Your task is to quote the listing below exactly, beginning with its first line and ending on the line bearing "SPINE_GAP = 0.5 * MM".

#### Records for the exercise:
────

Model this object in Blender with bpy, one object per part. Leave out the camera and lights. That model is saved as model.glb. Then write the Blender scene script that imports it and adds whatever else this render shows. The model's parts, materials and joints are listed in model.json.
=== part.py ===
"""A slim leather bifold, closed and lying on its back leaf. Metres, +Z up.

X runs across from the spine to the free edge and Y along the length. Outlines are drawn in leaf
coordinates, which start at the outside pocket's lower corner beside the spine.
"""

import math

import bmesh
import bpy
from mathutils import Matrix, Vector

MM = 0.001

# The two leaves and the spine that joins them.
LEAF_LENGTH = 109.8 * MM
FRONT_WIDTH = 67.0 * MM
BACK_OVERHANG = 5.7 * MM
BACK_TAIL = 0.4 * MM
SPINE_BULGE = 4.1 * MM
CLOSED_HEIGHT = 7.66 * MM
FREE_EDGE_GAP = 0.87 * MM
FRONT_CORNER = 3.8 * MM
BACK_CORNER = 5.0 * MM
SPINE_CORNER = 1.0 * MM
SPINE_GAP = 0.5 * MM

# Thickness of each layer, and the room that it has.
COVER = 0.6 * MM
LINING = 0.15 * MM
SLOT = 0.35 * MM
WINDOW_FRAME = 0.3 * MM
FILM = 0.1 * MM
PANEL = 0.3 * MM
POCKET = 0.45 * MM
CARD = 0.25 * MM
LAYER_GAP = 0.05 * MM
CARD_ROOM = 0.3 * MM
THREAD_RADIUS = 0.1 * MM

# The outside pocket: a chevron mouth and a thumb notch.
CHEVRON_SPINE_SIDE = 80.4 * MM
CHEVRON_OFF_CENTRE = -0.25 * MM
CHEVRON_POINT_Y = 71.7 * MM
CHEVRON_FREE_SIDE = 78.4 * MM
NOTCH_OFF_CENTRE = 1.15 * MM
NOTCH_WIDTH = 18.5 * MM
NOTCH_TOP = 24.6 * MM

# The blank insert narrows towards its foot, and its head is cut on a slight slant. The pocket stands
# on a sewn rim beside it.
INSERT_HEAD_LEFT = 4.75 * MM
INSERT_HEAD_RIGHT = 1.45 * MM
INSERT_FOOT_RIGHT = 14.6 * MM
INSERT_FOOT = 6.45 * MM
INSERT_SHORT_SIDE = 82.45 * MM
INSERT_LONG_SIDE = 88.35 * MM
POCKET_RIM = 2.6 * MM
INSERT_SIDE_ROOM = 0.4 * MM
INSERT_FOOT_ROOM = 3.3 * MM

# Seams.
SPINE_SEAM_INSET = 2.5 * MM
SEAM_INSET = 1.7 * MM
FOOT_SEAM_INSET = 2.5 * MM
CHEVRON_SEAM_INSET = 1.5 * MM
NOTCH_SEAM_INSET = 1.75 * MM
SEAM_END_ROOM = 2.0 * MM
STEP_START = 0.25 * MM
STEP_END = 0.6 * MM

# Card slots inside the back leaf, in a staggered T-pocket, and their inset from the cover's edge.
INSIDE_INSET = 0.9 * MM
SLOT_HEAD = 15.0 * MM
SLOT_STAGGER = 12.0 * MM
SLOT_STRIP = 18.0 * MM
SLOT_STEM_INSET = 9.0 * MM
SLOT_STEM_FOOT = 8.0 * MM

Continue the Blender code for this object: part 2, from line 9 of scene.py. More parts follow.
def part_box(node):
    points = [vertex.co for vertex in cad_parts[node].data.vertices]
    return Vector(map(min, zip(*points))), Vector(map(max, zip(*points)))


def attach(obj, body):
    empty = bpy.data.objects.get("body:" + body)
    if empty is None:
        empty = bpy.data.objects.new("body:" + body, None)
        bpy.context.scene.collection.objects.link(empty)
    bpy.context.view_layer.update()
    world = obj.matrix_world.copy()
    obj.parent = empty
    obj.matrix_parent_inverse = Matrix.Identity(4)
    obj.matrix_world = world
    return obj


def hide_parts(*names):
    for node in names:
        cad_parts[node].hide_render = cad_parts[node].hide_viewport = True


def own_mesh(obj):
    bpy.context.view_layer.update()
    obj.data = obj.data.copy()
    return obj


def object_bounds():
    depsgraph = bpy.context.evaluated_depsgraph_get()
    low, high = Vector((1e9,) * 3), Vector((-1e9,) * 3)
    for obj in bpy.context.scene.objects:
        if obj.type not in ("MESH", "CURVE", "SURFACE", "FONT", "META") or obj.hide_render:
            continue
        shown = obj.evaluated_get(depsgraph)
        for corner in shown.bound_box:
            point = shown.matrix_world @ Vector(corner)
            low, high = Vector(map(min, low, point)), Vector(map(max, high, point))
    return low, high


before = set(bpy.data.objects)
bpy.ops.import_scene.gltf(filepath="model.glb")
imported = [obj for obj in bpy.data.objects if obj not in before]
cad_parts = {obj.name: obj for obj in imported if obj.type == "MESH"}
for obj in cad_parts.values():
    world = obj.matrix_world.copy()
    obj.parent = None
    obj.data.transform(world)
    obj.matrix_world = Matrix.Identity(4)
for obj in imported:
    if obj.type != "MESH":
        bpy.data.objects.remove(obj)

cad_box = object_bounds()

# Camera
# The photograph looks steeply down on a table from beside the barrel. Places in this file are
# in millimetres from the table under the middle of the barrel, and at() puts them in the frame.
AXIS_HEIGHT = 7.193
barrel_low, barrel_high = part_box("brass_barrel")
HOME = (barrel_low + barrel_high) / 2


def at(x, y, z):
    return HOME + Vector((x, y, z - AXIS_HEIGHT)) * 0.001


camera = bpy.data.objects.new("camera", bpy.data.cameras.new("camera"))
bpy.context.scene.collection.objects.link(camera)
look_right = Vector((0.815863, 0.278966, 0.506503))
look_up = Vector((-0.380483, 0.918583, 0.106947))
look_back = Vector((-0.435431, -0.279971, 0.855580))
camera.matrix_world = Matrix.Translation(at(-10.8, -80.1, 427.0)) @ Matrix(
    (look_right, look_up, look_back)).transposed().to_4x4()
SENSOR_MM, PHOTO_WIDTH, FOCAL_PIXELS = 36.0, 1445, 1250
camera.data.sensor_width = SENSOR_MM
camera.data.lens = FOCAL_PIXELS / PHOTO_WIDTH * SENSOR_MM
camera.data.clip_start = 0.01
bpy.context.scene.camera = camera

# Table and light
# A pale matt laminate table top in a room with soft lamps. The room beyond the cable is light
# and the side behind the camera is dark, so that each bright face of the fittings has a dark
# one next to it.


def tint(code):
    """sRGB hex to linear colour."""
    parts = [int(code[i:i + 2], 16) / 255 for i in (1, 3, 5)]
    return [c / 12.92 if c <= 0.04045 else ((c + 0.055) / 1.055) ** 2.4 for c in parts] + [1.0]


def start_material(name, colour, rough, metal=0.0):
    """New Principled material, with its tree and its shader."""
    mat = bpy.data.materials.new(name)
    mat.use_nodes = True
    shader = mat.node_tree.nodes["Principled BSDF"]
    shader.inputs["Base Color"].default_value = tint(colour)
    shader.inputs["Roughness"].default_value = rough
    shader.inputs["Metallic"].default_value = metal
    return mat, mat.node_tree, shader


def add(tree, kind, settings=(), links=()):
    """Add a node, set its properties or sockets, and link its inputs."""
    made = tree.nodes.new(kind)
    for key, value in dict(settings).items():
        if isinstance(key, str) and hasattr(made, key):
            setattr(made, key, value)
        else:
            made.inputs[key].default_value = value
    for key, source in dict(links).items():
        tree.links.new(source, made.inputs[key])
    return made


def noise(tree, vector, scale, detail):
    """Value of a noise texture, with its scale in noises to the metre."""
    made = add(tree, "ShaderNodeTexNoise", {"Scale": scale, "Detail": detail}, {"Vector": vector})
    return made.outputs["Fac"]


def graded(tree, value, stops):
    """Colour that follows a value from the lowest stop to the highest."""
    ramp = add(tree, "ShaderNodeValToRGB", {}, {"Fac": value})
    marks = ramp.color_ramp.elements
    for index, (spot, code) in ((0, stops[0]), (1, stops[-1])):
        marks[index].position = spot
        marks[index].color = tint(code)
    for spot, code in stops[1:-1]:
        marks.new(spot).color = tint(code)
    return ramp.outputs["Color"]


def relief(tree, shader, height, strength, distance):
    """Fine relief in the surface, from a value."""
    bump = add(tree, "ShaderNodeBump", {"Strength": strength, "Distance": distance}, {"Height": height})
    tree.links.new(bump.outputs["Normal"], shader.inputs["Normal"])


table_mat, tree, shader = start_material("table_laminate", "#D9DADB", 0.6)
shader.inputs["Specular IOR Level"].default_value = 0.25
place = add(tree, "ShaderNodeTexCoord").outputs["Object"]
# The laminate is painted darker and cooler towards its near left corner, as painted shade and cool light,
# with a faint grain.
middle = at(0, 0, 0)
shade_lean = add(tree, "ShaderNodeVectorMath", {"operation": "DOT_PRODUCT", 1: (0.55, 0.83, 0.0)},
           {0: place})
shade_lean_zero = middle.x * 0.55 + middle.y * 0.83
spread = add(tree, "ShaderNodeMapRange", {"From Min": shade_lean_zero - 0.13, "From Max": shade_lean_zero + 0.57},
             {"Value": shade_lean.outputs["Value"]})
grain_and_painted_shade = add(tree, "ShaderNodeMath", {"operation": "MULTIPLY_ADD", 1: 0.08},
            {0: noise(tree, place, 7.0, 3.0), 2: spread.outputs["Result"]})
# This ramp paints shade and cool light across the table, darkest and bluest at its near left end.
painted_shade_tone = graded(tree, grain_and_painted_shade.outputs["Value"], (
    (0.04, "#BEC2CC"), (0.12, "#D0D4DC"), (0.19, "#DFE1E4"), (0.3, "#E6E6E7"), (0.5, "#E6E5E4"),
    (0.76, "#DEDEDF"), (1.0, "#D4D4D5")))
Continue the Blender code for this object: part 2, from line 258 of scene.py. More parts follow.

────

#### The completed task:
Model this object in Blender with bpy, one object per part. Leave out the camera and lights. That model is saved as model.glb. Then write the Blender scene script that imports it and adds whatever else this render shows. The model's parts, materials and joints are listed in model.json.
=== part.py ===
"""A slim leather bifold, closed and lying on its back leaf. Metres, +Z up.

X runs across from the spine to the free edge and Y along the length. Outlines are drawn in leaf
coordinates, which start at the outside pocket's lower corner beside the spine.
"""

import math

import bmesh
import bpy
from mathutils import Matrix, Vector

MM = 0.001

# The two leaves and the spine that joins them.
LEAF_LENGTH = 109.8 * MM
FRONT_WIDTH = 67.0 * MM
BACK_OVERHANG = 5.7 * MM
BACK_TAIL = 0.4 * MM
SPINE_BULGE = 4.1 * MM
CLOSED_HEIGHT = 7.66 * MM
FREE_EDGE_GAP = 0.87 * MM
FRONT_CORNER = 3.8 * MM
BACK_CORNER = 5.0 * MM
SPINE_CORNER = 1.0 * MM
SPINE_GAP = 0.5 * MM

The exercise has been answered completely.